Your real friends will let you call them every name under the sun and still be there for you. That's what friends are for. And if you feel really cross, come on here and shout at me. I don't mind!!
it affects me a little but not much as i go to bed late so when its affecting me, im still up at like 2am surfing the net, i dont recommend you do it though, but from that what im suggesting is, try taking some sleeping tablets or going to bed like 30 mins - 1 hour earlier than usaul, i dont know if it'll work
I kept thinking of the guys on here though to get me through it all, particularly Sossy & Dee as I am not going to let them down again and I know things are a lot tougher for them than me! I didn't want Lornaj around here with the clipboard and I certainly didn't want Pol & Christine driving up here to tell me off!
It's not like we want to add any more pressure ..... and really, once we do arrive, mob-like on your doorstep, we're lovely, even if we eat and drink you out of house and home
I should know but can't remember, what patch strength your on. If your on the 24 hr ones they may well be disturbing your sleep making you hmmm, shall we say extra tetchy during the day.
The nicotine in them helped me in that they reduced the cravings but moodiness, the missing of smoking, the anger, the happiness, the bouncing from the walls, the smiles at not caving in..... was all there and all part of the quit.
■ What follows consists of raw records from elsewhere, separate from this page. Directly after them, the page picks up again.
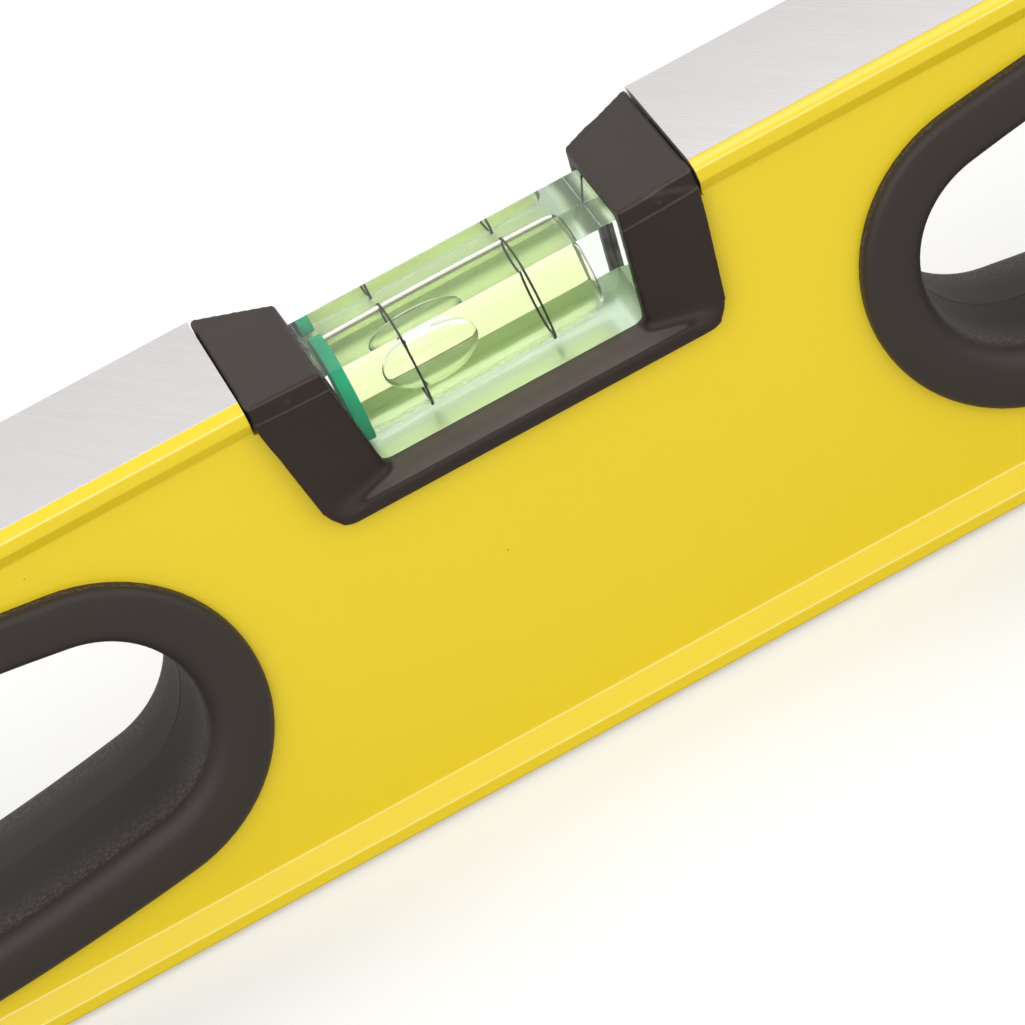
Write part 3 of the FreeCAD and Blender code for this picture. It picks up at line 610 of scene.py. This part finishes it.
def soften(piece, width, segments=3, angle=25.0):
    """Round the sharp edges and shade the rest smooth, with flat faces kept flat."""
    if width:
        apply_modifier(
            piece,
            "BEVEL",
            width=width,
            segments=segments,
            limit_method="ANGLE",
            angle_limit=math.radians(angle),
            miter_outer="MITER_ARC",
            use_clamp_overlap=True,
        )
    clear_selection()
    bpy.context.view_layer.objects.active = piece
    piece.select_set(True)
    bpy.ops.object.shade_smooth_by_angle(angle=math.radians(angle))
    apply_modifier(piece, "WEIGHTED_NORMAL", weight=80, keep_sharp=True)


def round_edges(piece, width, test, segments):
    """Round the edges that pass a test, whatever small edges lie beside them."""
    with editing(piece):
        pick("edges", lambda edge: len(edge.link_faces) == 2 and test(edge))
        bpy.ops.mesh.bevel(
            offset=width,
            segments=segments,
            affect="EDGES",
            clamp_overlap=False,
            miter_outer="ARC",
            spread=0.1 * width,
        )


def direction(edge):
    return (edge.verts[1].co - edge.verts[0].co).normalized()


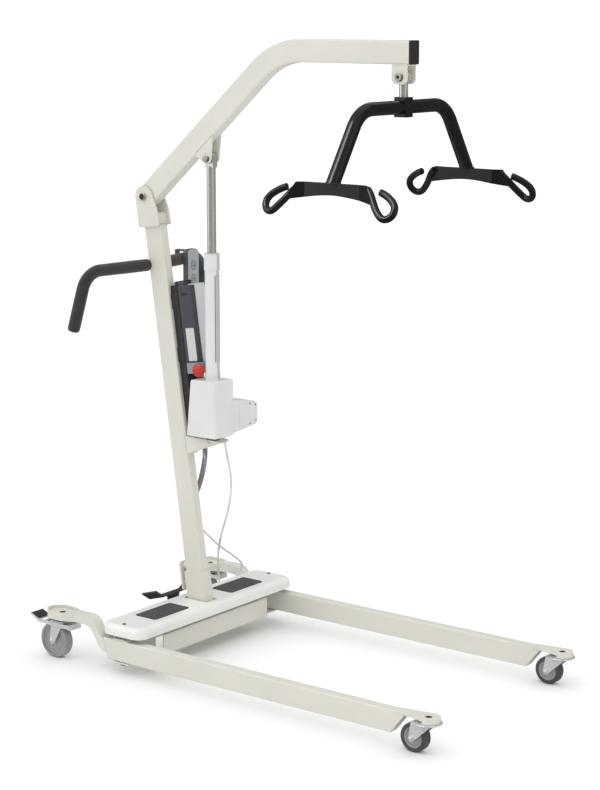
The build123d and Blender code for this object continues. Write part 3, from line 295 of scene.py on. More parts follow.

You need to keep busy both physically and mentally, positively distract yourself...... it's only days (HA! only days!!!!) that this will last for and each of those days things ease up, so really then, it's only hours but they are spaced out so it seems like for ever:rolleyes:
Patches helped me a lot but I didn't like them and didn't use them for the recommended time but that was my choice.
Your almost at a week now - hang in there, remember your strong and how it gets easier.
I am just de-frosting the car and getting a bottle of Baileys for Pol!!
On week 2 of my quit my lovely lovely husband coughed and I turned into 'screaming hormonal woman from hell' and totally lost the plot. This is now a great story to tell at parties but I am ashamed for the things I said to my DH. However he understood and still does, giving up smoking is not for the weak, so you will be just fine my love.
Hey hun, today is OK except for the stinking cold that I've developed!! I'm craving a bit today but nothing monumental. I'm just annoyed that I'm ill as I never get sick!! My poor OH has just called me to say that he's cleaning out the kitchen cupboards (not a regular occurrence but we're moving in 3 weeks), and he's just found 20 fags!! I've told him to stamp on them, put them under the cold tap then throw them. But it's made me think of them again!! How are you now? Keep strong, my lovely!!